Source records
========================

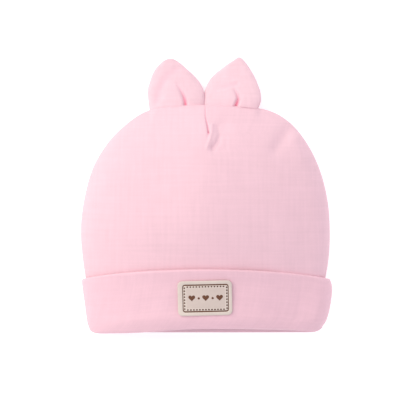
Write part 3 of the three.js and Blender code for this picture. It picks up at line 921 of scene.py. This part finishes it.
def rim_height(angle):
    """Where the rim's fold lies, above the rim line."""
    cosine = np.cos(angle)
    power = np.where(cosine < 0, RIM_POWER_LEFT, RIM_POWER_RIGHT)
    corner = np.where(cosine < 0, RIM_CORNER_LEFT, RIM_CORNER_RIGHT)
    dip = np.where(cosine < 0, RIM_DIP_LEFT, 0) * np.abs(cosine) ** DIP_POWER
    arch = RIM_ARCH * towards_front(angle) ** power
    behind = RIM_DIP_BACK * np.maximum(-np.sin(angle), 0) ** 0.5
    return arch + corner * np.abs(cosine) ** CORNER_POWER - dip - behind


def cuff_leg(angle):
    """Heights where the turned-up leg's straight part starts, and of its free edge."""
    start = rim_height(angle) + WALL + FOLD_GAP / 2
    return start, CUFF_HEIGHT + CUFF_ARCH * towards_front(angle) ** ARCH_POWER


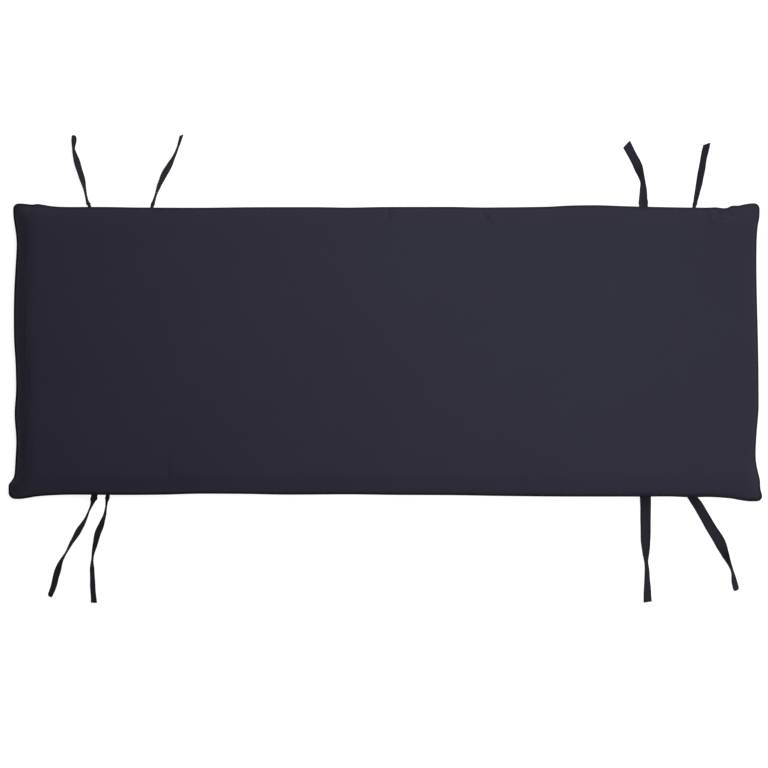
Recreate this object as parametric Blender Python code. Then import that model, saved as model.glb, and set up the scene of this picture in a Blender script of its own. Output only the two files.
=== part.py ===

========================

• _Directions_
Filter the data for the string "code" and copy every line that has it.

• _Solution to this task_
Write part 3 of the three.js and Blender code for this picture. It picks up at line 921 of scene.py. This part finishes it.
Recreate this object as parametric Blender Python code. Then import that model, saved as model.glb, and set up the scene of this picture in a Blender script of its own. Output only the two files.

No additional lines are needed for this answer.